Reunidos na Paulista, pais e filhos contam a luta para o reconhecimento dentro e fora da família
"Mamãe, posso morrer hoje para nascer menina amanhã?". Quando Thamirys Nunes ouviu o pedido do filho de 3 anos e 11 meses, percebeu o tamanho de seu desconforto no corpo de menino. Os meses seguintes seriam solitários. Sem referências LGBT no convívio da família e dos amigos, sentiu-se perdida e julgada.
— Cheguei a achar que nunca ia conseguir ser feliz. Mas, entre mim e minha filha, faria de tudo para ela pelo menos ser. Me fortaleci um ano depois e redescobri a maternidade — diz Thamirys, que participou da 27ª edição da Parada do Orgulho LGBT+.
Passou a pesquisar, entender o conflito da filha e formar uma rede de apoio. Publicou em 2020 o livro "Minha criança trans?" e largou a carreira de cerimonialista de casamentos para entregar a vida à causa trans. A Minha Criança Trans começou naquele mesmo ano e reuniu centenas de famílias que, também desamparadas, resolveram se unir para se ajudar e dar visibilidade à causa. Ganhou CNPJ há cinco meses, e nesta edição da Parada do Orgulho LGBT+ trouxe 120 famílias à Avenida Paulista, em São Paulo, com um grito de guerra: "Ser trans é um direito.
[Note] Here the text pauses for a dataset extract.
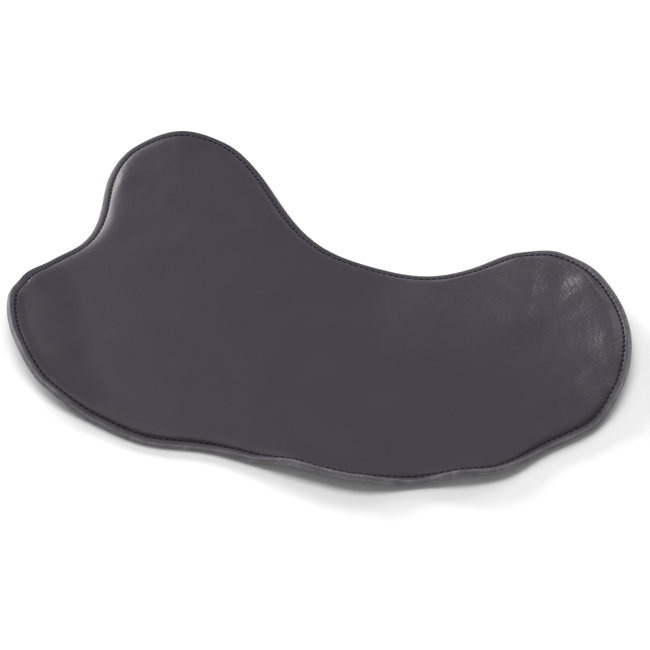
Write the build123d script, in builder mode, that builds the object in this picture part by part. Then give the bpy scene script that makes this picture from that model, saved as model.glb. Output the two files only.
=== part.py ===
"""A free-form leather valet tray: two plies of leather sewn round a thin formable core.

The tray lies on the table with its rim curled up by hand at the two ends and along the front.
Millimetres; +X is to the right, +Y to the back and +Z up. The origin is on the table, under the
middle of the outline.
"""

from build123d import *
import math
import os

# ---- Driving dimensions -------------------------------------------------------------------------
tray_width = 236.0  # left to right
tray_depth = 203.0  # front to back
leather = 1.3  # one ply
core_sheet = 1.2  # the formable sheet between the plies
cement = 0.1  # film of cement between two layers
seam_inset = 2.6  # from the cut edge to the line of stitches
crown_inset = 4.6  # from the cut edge to where the top leather steps up over the core
core_inset = 6.2  # from the cut edge to the edge of the core
core_clearance = 0.3  # round the edge of the core, in its pocket
curl = 1.0  # how far the rim is curled up, as a share of the lifts below
thread = 0.55  # diameter of the sewing thread
stitch_pitch = 2.45  # from one needle hole to the next
stitch_gap = 0.45  # between the ends of two stitches, where the thread goes down
thread_seat = 0.03  # between a stitch and the leather under it

# The rim, clockwise from the left end: where it is, how high it is lifted off the table there,
# and how far in from the edge the lift begins. Drawn for a tray of 236 x 203.
drawn_width, drawn_depth = 236.0, 203.0
rim_stations = [
    (-118, -8, 9.0, 30),  # left end, curled highest
    (-115, 7, 4.5, 27),
    (-104, 22, 0.8, 20),
    (-93, 33, 0.0, 14),  # hollow beside the back lobe
    (-87, 54, 0.0, 12),
    (-85, 75, 0.0, 12),
    (-76, 93, 0.9, 18),
    (-57, 102, 2.3, 25),  # tip of the back lobe
    (-39, 96, 0.9, 18),
    (-26, 80, 0.0, 12),
    (-12, 50, 0.0, 12),
    (3, 29, 0.0, 12),
    (22, 18, 0.0, 12),
    (42, 13, 0.0, 12),  # deepest point of the back edge
    (61, 18, 0.1, 14),
    (79, 26, 1.0, 22),
    (95, 23, 3.3, 36),
    (110, 5, 5.9, 42),
    (118, -27, 6.3, 42),  # right end
    (112, -54, 4.1, 36),
    (100, -72, 1.2, 24),
    (83, -83, 1.0, 16),
    (66, -95, 2.4, 13),
    (52, -98, 3.3, 12),  # short front curl
    (36, -100, 1.0, 12),
    (14, -101, 3.9, 13),  # long front curl
    (-8, -94, 4.0, 13),
    (-25, -88, 1.2, 12),
    (-42, -82, 0.0, 12),
    (-61, -79, 0.0, 12),
    (-82, -68, 0.8, 16),
    (-101, -53, 4.7, 23),
    (-113, -33, 8.5, 29),
]
rim_samples = 720  # points along the rim that the heights are measured from
grid_pitch = 6.0  # of the points that the formed surface is drawn through
grid_margin = 7.0  # how far that surface runs past the outline
base_proud = 0.7  # how far the flat base stands below the rim, so that the lower thread is clear

# ---- Worked out ---------------------------------------------------------------------------------
stretch_x = tray_width / drawn_width
stretch_y = tray_depth / drawn_depth
stations = [
    (x * stretch_x, y * stretch_y, lift * curl, reach * min(stretch_x, stretch_y))
    for x, y, lift, reach in rim_stations
]
bottom_top = base_proud + leather  # the heights of the layers, where the tray is flat
core_bottom = bottom_top + cement
top_bottom = bottom_top + cement
crown_rise = core_sheet + cement
seam_top = top_bottom + leather

os.makedirs("parts", exist_ok=True)

with BuildLine() as rim_line:
    rim = Spline(*[(x, y) for x, y, lift, reach in stations], periodic=True)


def rim_sample(share):
    """The rim's x, y, lift and reach at this share of its parameter, eased between stations."""
    count = len(stations)
    after = next((i for i in range(1, count) if station_shares[i] > share), count)
    first, last = stations[after - 1], stations[after % count]
    start, end = station_shares[after - 1], station_shares[after]
    part = (share - start) / (end - start)
    ease = part * part * (3 - 2 * part)
    place = rim.position_at(share)
    lift = first[2] + (last[2] - first[2]) * ease
    reach = first[3] + (last[3] - first[3]) * ease
    return place.X, place.Y, lift, reach


station_shares = [0.0] + [rim.param_at_point((x, y)) for x, y, lift, reach in stations[1:]] + [1.0]
samples = [rim_sample(i / rim_samples) for i in range(rim_samples)]


def formed_height(x, y):
    """Height of the formed underside over the table at a place in the plan."""
    nearest = min(range(rim_samples), key=lambda i: (samples[i][0] - x) ** 2 + (samples[i][1] - y) ** 2)
    rim_x, rim_y, lift, reach = samples[nearest]
    before, after = samples[nearest - 1], samples[(nearest + 1) % rim_samples]
    along_x, along_y = after[0] - before[0], after[1] - before[1]
    inside = ((x - rim_x) * along_y - (y - rim_y) * along_x) / math.hypot(along_x, along_y)
    inside = max(inside, -grid_margin / 2)
    return lift * (1 - inside / reach) ** 2 if inside < reach else 0.0


def steps(size):
    """Places across the tray, a grid pitch apart, past both sides."""
    half = size / 2 + grid_margin
    count = round(2 * half / grid_pitch)
    return [-half + 2 * half * i / count for i in range(count + 1)]


formed_points = [
    [Vector(x, y, formed_height(x, y)) for y in steps(tray_depth)] for x in steps(tray_width)
]
formed_face = Face.make_surface_from_array_of_points(formed_points, tol=0.01, min_deg=3, max_deg=7)


def inward(station, distance):
    """The place this far inside the rim, straight in from one of its stations."""
    x, y = station[:2]
    tangent = rim.tangent_at(rim.param_at_point((x, y)))
    return x + tangent.Y * distance, y - tangent.X * distance


def layer(low, high, inset):
    """The space from low to high over the formed surface, inside the outline by inset."""
    with BuildPart(mode=Mode.PRIVATE) as space:
        add(Solid.extrude(formed_face.moved(Location((0, 0, low))), Vector(0, 0, high - low)))
        with BuildSketch(Plane.XY.offset(-10)):
            with BuildLine():
                Spline(*[inward(station, inset) for station in stations], periodic=True)
            make_face()
        extrude(amount=60, mode=Mode.INTERSECT)
    return space.part


# ---- Bottom leather: flat under the middle, so that the tray stands firm ------------------------
with BuildPart() as bottom_leather:
    with BuildSketch():
        with BuildLine():
            Spline(*[inward(station, station[3]) for station in stations], periodic=True)
        make_face()
    extrude(amount=leather)
    add(layer(base_proud, bottom_top, 0))
bottom_leather.part.label = "bottom_leather"
export_step(bottom_leather.part, "parts/bottom_leather.step")

# ---- Core: a soft metal sheet that keeps the shape the tray is bent to --------------------------
with BuildPart() as core:
    add(layer(core_bottom, core_bottom + core_sheet, core_inset))
core.part.label = "core"
export_step(core.part, "parts/core.step")

# ---- Top leather: lies on the bottom leather at the rim and steps up over the core --------------
with BuildPart() as top_leather:
    add(layer(top_bottom, top_bottom + leather, 0))
    add(layer(top_bottom + leather / 2, top_bottom + crown_rise + leather, crown_inset))
    add(
        layer(top_bottom - leather / 2, top_bottom + crown_rise, core_inset - core_clearance),
        mode=Mode.SUBTRACT,
    )
top_leather.part.label = "top_leather"
export_step(top_leather.part, "parts/top_leather.step")

# ---- Stitches: one short bar of thread between each two needle holes, above and below -----------
with BuildLine() as seam_line:
    seam = Spline(*[inward(station, seam_inset) for station in stations], periodic=True)
stitch_count = round(seam.length / stitch_pitch)
stitch_length = seam.length / stitch_count - stitch_gap


def seam_planes(face, side):
    """A plane across the thread at the middle of each stitch, seated square on this face."""
    planes = []
    for i in range(stitch_count):
        ends = []
        for share in ((i + 0.25) / stitch_count, (i + 0.75) / stitch_count):
            place = seam.position_at(share, position_mode=PositionMode.PARAMETER)
            tangent = seam.tangent_at(share, position_mode=PositionMode.PARAMETER)
            outer = formed_height(place.X - tangent.Y / 2, place.Y + tangent.X / 2)
            inner = formed_height(place.X + tangent.Y / 2, place.Y - tangent.X / 2)
            seat = (thread / 2 + thread_seat) * math.hypot(1, outer - inner)
            ends.append(Vector(place.X, place.Y, (outer + inner) / 2 + face + side * seat))
        planes.append(Plane(origin=(ends[0] + ends[1]) / 2, z_dir=ends[1] - ends[0]))
    return planes


for name, face, side in (("needle_thread", seam_top, 1), ("bobbin_thread", base_proud, -1)):
    with BuildPart() as stitches:
        with Locations(*seam_planes(face, side)):
            Cylinder(thread / 2, stitch_length)
    stitches.part.label = name
    export_step(stitches.part, f"parts/{name}.step")
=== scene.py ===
# %% [markdown]
# # A free-form leather valet tray
# The real tray is two plies of black leather, sewn together round the edge over a thin formable core,
# and bent by hand so that its rim curls up here and there. It could be modelled as one thick blob with
# a painted seam, but then its edge, its stitches and its underside would all be wrong.
# Here each ply is its own closed panel, and each stitch is its own piece of thread.

# %% Load the frame
import math
import bmesh
import bpy
import numpy as np
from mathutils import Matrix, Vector, geometry, kdtree


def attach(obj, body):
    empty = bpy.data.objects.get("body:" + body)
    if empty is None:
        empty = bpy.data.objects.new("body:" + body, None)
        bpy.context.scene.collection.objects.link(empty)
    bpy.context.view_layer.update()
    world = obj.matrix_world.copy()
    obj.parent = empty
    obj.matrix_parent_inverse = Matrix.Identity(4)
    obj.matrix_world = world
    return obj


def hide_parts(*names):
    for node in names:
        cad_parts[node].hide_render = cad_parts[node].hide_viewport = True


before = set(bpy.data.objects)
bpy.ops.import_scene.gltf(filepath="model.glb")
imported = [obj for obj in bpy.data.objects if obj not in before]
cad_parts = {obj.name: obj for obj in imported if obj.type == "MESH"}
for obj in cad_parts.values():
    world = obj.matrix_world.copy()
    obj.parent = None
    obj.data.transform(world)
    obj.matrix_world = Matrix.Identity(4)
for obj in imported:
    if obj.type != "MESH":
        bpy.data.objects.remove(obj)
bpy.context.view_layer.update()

MM = 0.001

# %% [markdown]
# ## Camera
# The camera stands in front of the tray and looks down at it at 42 degrees. A long lens from a metre
# away keeps the outline nearly as flat as a drawing, which suits a small object on a table.

# %% Camera
CAMERA_ELEVATION = math.radians(42)
CAMERA_DISTANCE = 1.0
CAMERA_LENS = 144.8  # mm, on a 36 mm sensor
camera_target = Vector((0.0025, -0.0125, 0.0))
camera_away = Vector((0, -math.cos(CAMERA_ELEVATION), math.sin(CAMERA_ELEVATION)))
camera_data = bpy.data.cameras.new("camera")
camera_data.lens = CAMERA_LENS
camera_data.sensor_width = 36
camera = bpy.data.objects.new("camera", camera_data)
camera.location = camera_target + camera_away * CAMERA_DISTANCE
camera.rotation_euler = (math.pi / 2 - CAMERA_ELEVATION, 0, 0)
bpy.context.collection.objects.link(camera)
bpy.context.scene.camera = camera

# %% [markdown]
# ## The rim
# The outline has no centre and no symmetry, so it is drawn as a smooth closed curve through a few dozen
# stations, clockwise from the left end. Each station says where the rim is, how far it is lifted there,
# how far in from the edge the lift begins, how much the margin outside the stitches hangs down, or
# turns up where that is negative, and how slack and creased the top leather is inside it.
# These are the CAD model's stations, but for the right end, which is drawn in by 0.4 mm. They are given
# again because the frame holds only finished meshes, and a smooth surface is easier to make from the
# rule than from its facets.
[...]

Nossos filhos precisam de respeito".
Vestindo as cores rosa e azul da bandeira da causa trans, as famílias passaram a manhã se divertindo com brincadeiras e comida na dianteira do desfile, que iniciou seu trajeto até a Rua da Consolação no começo da tarde.
Hoje a filha Agatha tem 8 anos e a amizade de diversas outras crianças que compareceram ao evento com os responsáveis. A ONG criada pela mãe atende crianças e adolescentes trans em todo o país e tem 580 famílias associadas.
— A gente quer mostrar quão natural é nossa família. Nossos filhos merecem ser respeitados. Muitos nos julgam pais disfuncionais, mas nossas crianças são muito amadas — diz Thamirys.
O arquiteto e publicitário Álvaro Armbrust, de 59 anos, trouxe a filha Celeste, de 17 anos, para a parada. A adolescente se percebeu trans durante a pandemia, após anos de introspecção e solidão no quarto. Num desabafo de cinco minutos na mesa do almoço, virou a vida dos pais de cabeça para baixo. Para melhor.
— A primeira coisa que pensamos, e notamos que é algo comum com outros pais e mães, foi: "Será que não é moda?" — diz Armbrust, acrescentando que, após a fase de negação, veio uma aceitação rápida e de acolhimento.
A luta de Thamirys e Armbrust é comum a de outras famílias com crianças trans. O país carece de políticas públicas inclusivas, preparo dos profissionais de saúde e assistência social e do Poder Judiciário.
— A gente aprendeu que trans não é como gays e lésbicas. É uma letra bem mais para o fim da sigla. Sofre preconceito até mesmo dentro da comunidade, como se fosse uma casta — diz o pai.
Após consultas com muitos profissionais que julgaram discriminatórios e desatualizados, descobriram apoio no Hospital das Clínicas da USP. Hoje sua esposa, Cláudia Armbrust, é diretora da ONG de Thamirys, e juntos tentam acolher outros responsáveis envolvidos na causa.
Apesar do conflito dos filhos e uma montanha de obstáculos para fazê-los ter os mesmos direitos e oportunidades de crianças cisgênero, dizem ter se tornado pessoas melhores, mais sinceras e sensíveis nas relações. A nenhuma diferença para as "famílias tradicionais".
— Sou um pai como qualquer outro. A Fernanda (filha mais velha) ia ser médica e o Pedro ia ser engenheiro. A diferença é que não é mais Pedro, é Celeste — diz ele.